DM: It is interesting for me to see the warm response to the recent New York revival of The Model Apartment, an admittedly dark play about Holocaust survivors and their troubled adult daughter I wrote when I was 29 years old that has had a production history fraught with difficulties. What if it enjoyed this kind of response when I was 30, would it have changed the course of my career? I don't know. Coming out of nowhere from a young writer, it may have been met with a lot of head-scratching; people might not have known what to make of it. In a way, I feel that the praise it received is in the context of the career I went on to have over the next three decades. But, more specifically, the plays that I write take the style and the form that those stories dictate. With Sight Unseen, for instance, we go back and forth in time. Plays that I wrote after that, like Collected Stories and Time Stands Still, are linear. The structure of Dinner with Friends initially presented itself to me as being in two triptychs. Maybe it harkens back to my visual arts background, but I do tend to see my plays in visual terms. The three scenes of Act One all take place within a few hours on a snowy night, and the three scenes in Act Two happen essentially within a day the following spring. When I reflected on the structure that I had come up with, I realized I had not permitted a scene in which all four characters appear together. I decided there needed to be a centerpiece between those two triptychs. That became that flashback scene that takes place years earlier on Martha's Vineyard when Gabe and Karen introduce Tom to Beth. In order for the play to have emotional resonance, I discovered, we needed to know what was lost, hence the scene in which we see the foursome at their youthful best.

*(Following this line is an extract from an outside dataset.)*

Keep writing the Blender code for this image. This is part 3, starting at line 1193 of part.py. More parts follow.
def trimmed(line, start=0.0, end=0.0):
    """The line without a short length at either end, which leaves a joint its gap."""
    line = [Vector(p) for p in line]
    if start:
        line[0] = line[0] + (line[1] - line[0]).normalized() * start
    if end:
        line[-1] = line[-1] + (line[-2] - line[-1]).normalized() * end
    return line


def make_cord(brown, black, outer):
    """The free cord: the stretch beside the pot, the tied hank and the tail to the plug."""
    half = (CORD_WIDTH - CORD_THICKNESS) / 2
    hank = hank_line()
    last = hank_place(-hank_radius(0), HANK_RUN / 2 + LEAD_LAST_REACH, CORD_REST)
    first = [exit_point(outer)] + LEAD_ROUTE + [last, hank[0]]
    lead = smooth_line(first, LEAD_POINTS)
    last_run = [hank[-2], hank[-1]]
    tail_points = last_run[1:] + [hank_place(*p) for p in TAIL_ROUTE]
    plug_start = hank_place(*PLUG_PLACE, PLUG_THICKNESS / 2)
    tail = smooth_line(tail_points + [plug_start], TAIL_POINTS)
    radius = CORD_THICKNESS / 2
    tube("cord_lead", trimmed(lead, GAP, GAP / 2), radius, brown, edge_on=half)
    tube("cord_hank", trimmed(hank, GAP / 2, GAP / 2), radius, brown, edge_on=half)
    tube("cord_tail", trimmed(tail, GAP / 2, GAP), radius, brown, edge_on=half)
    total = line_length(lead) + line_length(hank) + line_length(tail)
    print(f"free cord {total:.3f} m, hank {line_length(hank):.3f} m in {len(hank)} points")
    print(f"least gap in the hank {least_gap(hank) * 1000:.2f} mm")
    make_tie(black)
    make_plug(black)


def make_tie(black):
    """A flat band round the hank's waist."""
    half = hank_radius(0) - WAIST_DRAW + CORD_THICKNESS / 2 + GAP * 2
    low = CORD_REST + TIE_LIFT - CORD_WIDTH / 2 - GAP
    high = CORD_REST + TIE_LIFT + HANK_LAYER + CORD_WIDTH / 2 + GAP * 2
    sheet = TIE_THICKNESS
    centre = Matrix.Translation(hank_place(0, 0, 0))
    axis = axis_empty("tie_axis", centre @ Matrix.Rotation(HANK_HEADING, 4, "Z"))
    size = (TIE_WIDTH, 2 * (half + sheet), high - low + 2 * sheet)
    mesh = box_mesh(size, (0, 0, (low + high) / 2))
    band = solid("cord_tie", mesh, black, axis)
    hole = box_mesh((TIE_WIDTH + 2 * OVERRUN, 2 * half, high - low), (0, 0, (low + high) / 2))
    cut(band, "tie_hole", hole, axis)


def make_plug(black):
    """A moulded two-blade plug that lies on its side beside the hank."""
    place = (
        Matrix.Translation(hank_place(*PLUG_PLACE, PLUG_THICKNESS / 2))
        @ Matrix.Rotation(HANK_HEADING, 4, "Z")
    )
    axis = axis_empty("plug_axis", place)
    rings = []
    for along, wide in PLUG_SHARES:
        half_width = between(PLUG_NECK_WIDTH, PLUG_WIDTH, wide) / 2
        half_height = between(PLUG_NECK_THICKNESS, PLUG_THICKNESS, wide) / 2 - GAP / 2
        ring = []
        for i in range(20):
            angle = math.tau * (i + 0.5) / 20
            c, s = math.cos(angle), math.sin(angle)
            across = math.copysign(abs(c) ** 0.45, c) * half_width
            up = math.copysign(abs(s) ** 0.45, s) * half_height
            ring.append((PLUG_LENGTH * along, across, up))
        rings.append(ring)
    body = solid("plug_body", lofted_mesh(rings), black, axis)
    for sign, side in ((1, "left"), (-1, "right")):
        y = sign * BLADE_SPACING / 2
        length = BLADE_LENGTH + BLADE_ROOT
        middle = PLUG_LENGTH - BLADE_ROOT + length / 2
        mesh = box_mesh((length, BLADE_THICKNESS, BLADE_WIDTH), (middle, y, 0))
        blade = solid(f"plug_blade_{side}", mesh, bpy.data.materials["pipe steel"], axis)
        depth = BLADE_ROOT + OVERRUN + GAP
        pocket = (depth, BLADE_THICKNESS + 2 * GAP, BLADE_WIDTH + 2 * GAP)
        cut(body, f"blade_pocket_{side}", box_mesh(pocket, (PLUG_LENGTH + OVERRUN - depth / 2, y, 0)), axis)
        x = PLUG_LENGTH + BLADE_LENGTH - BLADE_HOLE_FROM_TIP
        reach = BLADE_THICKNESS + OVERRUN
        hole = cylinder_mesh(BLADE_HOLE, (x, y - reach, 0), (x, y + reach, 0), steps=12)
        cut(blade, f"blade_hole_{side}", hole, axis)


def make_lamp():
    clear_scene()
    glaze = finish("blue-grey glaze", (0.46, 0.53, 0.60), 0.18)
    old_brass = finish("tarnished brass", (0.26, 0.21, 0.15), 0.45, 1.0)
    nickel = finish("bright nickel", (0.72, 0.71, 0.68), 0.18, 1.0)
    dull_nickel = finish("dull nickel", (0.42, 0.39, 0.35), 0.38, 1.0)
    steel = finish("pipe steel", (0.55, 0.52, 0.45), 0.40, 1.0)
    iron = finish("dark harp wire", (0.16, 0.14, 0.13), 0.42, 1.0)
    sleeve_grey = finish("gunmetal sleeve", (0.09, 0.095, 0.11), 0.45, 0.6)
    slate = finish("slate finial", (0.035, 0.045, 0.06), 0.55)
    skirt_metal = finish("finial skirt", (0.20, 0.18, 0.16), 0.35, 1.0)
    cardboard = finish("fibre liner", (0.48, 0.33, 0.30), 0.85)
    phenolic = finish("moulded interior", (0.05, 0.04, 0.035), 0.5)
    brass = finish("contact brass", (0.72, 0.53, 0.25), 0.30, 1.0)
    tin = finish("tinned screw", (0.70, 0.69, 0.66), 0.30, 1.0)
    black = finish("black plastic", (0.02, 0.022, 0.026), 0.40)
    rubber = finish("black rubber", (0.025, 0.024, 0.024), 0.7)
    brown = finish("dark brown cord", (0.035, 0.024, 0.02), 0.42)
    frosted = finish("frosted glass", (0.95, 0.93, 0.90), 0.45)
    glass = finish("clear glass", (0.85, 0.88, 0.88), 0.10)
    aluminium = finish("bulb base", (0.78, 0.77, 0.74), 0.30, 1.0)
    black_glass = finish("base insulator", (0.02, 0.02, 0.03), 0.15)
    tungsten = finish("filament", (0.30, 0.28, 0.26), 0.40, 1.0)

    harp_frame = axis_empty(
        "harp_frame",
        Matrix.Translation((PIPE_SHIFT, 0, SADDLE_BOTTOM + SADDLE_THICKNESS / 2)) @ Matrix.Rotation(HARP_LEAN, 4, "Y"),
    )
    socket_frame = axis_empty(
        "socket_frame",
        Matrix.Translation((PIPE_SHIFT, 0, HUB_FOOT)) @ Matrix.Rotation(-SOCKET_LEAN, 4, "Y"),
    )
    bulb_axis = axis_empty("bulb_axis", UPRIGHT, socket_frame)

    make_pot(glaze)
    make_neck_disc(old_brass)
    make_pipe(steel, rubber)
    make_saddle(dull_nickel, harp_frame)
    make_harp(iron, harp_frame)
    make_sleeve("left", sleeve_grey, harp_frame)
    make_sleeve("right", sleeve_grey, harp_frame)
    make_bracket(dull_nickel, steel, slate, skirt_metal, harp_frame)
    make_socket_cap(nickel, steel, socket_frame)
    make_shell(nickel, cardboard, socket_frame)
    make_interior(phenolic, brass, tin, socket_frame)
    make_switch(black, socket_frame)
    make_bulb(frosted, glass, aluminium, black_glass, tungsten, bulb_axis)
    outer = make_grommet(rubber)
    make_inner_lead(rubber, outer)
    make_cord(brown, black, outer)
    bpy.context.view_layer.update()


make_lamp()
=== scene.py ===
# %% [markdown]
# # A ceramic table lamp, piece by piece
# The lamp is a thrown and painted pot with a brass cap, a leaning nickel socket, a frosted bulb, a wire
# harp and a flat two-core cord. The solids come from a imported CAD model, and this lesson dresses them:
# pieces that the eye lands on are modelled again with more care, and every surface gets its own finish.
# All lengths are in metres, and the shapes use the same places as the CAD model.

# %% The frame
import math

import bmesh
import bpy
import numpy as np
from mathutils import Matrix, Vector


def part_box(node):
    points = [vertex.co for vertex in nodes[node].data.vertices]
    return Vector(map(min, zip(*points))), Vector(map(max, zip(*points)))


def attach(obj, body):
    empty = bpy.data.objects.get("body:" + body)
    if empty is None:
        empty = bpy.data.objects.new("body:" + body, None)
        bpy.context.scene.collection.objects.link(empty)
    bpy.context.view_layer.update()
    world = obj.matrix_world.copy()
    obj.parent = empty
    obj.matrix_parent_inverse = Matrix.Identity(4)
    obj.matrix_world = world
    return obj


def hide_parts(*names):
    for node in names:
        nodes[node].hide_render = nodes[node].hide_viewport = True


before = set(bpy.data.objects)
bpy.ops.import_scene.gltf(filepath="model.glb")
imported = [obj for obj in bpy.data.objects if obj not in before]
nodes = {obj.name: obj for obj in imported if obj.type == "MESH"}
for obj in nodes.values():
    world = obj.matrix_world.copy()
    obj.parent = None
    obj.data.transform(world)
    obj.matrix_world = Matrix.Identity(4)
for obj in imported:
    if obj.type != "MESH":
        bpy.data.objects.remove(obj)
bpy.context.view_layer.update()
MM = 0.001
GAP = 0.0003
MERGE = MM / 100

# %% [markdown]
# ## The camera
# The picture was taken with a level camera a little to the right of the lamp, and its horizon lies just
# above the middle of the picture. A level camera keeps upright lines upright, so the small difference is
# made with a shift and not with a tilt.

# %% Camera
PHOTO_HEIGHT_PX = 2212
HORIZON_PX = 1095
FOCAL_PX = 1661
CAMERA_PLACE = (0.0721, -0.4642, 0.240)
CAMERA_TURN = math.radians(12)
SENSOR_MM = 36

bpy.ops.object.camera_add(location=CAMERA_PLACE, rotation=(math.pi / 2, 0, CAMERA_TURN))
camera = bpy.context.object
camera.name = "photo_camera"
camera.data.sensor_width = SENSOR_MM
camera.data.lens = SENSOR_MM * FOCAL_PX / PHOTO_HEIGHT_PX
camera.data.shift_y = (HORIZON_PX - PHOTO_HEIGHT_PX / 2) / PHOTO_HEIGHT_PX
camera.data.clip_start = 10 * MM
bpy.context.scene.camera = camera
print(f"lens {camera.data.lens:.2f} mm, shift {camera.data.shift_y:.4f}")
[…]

TS: When you are inspired to write what happens to you? How do you respond? Do you lock yourself up in your room?

DM: I like to flip through play scripts, not just my own; there is something exciting about seeing printed language on a page that triggers responses in me. Maybe it has to do with my love of typography? I also like to look at paintings and photographs in museums and go to the movies.

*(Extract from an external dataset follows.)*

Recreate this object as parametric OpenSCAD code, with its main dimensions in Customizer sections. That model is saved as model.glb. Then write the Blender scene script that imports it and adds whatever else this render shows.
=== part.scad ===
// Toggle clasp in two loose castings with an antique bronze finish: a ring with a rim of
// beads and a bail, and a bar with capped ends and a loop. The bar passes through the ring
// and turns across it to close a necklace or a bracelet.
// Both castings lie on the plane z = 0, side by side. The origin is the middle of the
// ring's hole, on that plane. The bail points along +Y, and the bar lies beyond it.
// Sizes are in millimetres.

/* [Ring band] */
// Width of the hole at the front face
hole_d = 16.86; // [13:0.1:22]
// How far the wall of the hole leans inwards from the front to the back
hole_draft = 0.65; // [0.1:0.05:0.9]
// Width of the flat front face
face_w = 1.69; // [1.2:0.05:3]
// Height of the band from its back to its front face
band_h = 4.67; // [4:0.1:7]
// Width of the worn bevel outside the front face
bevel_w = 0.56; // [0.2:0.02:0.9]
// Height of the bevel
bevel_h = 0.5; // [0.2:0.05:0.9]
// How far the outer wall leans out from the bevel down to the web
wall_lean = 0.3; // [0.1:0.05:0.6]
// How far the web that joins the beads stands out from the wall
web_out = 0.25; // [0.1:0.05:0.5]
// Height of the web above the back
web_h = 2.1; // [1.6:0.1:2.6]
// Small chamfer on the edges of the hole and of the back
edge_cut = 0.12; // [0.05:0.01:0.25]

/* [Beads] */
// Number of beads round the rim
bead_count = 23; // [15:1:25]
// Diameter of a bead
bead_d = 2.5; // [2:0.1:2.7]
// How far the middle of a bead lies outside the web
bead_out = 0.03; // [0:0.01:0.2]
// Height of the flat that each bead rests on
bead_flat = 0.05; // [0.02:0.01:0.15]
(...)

TS: Do you have to hibernate to write or do you do eight hour days? What is your process?

DM: It really does depend. This past summer, thanks to my friend Jenny Gersten, I was holed up for three glorious weeks as a playwright-in-residence at the Williamstown Theatre Festival, working on my new play set at the Williamstown Theatre Festival. That was a wonderful gift where I turned everything else off and concentrated on whipping that play into shape, and left with a great sense of accomplishment. In my daily life, I teach one course each term at Yale and even one course is very time-consuming. I meet with students, read their work, advise on senior projects, mentor in the Yale Playwrights' Festival; it's a lot of work and I love it. I love the students -- they are remarkable, inspiring people. I would miss teaching if I stopped doing it. The kind of work I do is pretty diverse: I can cast a play while doing a polish of a screenplay, while thinking about a new play and revising another. In other words, the kind of work that I do during my work day is not just writing, yet it is all part of the job of being a playwright.